We remember the horror-stricken denunciations of the English press some years ago when it was stated, without much authentication, that some of the French commanders in the Algerine campaigns had smoked some Arabs to death in caves. But it would seem from Col. Touchett’s narrative that the English troopers would have been able to give their French comrades lessons in the culinary art of war some centuries ago. A grilled Irishman is surely as savory an object for the contemplation of humanity as a smoked Arab!
But whatever the atrocities on the English side, we will not say that the cruelties committed by the Irish were not deserving of man’s reprobation and God’s anger. Only this is to be observed: that whereas the “massacres” by the Irish were confined to the rabble and Strafford’s disbanded soldiers, those committed by the English side were shared in, as the narratives of the day show, by the persons highest in position and authority. They made part of the English system of government of that day. On the other hand, the leading men of the Irish Catholic body not only endeavored to stay those murders, but sought to induce the government to bring the authors of them on both sides to punishment.
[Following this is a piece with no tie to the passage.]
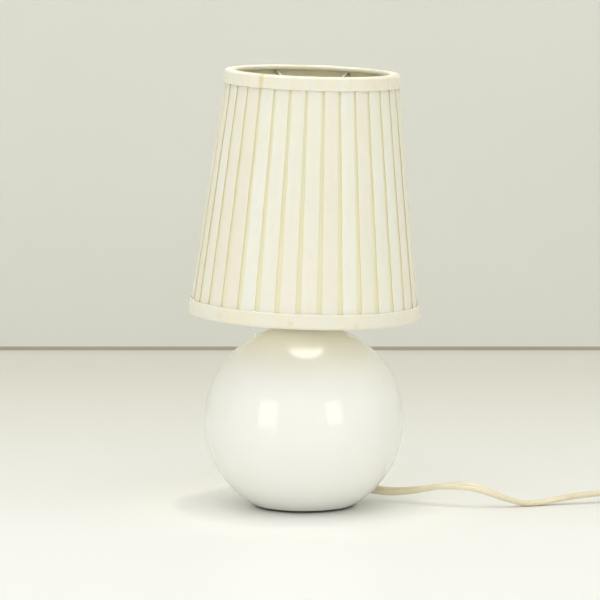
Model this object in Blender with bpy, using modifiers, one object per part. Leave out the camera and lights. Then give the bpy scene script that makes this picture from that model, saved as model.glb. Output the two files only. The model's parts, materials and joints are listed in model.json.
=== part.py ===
"""Small table lamp: a glazed ball base, an E14 holder with a golf-ball bulb, a pleated shade that clips onto the
bulb, and a flat mains cord with an inline switch and a two-pin plug.

Blender 4.5, metres, +Z up. The origin is the middle of the foot, on the table; the front faces -Y and the cord
leaves towards +X. Everything above the ball leans a little: it is modelled upright in its own frame, whose origin
is the middle of the neck seat, and that frame is tilted as one.
"""

import math

import bmesh
import bpy
from mathutils import Matrix, Vector

MM = 0.001
GAP = 0.3 * MM  # left between pieces that touch
MERGE = 0.00001  # merge distance of the modifiers

# Ball base
BALL_RADIUS = 63.7 * MM
BALL_HALF_HEIGHT = 62.2 * MM
BALL_CENTRE_Z = 54.8 * MM
BALL_WALL = 5.0 * MM
PAD_THICKNESS = 1.2 * MM
PAD_INSET = 1.4 * MM
NECK_RADIUS = 15.0 * MM
NECK_RISE = 1.0 * MM  # neck seat above the top of the ball's curve
SEAT_DEPTH = 0.2 * MM  # spot face cut inside, under the neck
LEAN = math.radians(1.9)

# Cord, its hole and bush
CORD_THICKNESS = 3.4 * MM
CORD_WIDTH = 5.6 * MM
CORD_EXIT_Y = 13.6 * MM
CORD_EXIT_Z = 8.2 * MM
BUSH_WALL = 1.25 * MM
BUSH_PROUD = 0.6 * MM
BUSH_INNER_X = 27.0 * MM

# Neck fittings
NIPPLE_RADIUS = 5.0 * MM
NIPPLE_WALL = 1.25 * MM
THREAD_CLEARANCE = 0.3 * MM
NECK_HOLE_CLEARANCE = 0.6 * MM
GASKET_THICKNESS = 1.2 * MM
CAP_THICKNESS = 1.0 * MM
WASHER_RADIUS = 11.0 * MM
WASHER_THICKNESS = 1.5 * MM
NUT_ACROSS_FLATS = 14.0 * MM
NUT_THICKNESS = 3.0 * MM
NIPPLE_BELOW_NUT = 3.0 * MM
NIPPLE_IN_HOLDER = 7.0 * MM

# E14 lampholder
HOLDER_RADIUS = 14.5 * MM
HOLDER_WALL = 1.6 * MM
HOLDER_FOOT_RADIUS = 9.0 * MM
HOLDER_CAP_HEIGHT = 17.0 * MM
HOLDER_SHELL_HEIGHT = 36.5 * MM
HOLDER_LIP = 1.4 * MM
BOSS_HEIGHT = 6.0 * MM
BOSS_WALL = 2.8 * MM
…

But in vain! On the 17th of March, 1642, Viscount Gormanstown and Sir Robert Talbot, on behalf of the nobility and gentry of the nation, presented a remonstrance, praying “that the murders on both sides committed should be strictly examined, and the authors of them punished according to the utmost severity of the law.” Which proposal, Castlehaven shrewdly remarks, would never have been rejected by their adversaries, “but that they were conscious of being deeper in the mire than they would have the world believe.”
So far the “massacre” and first uprising.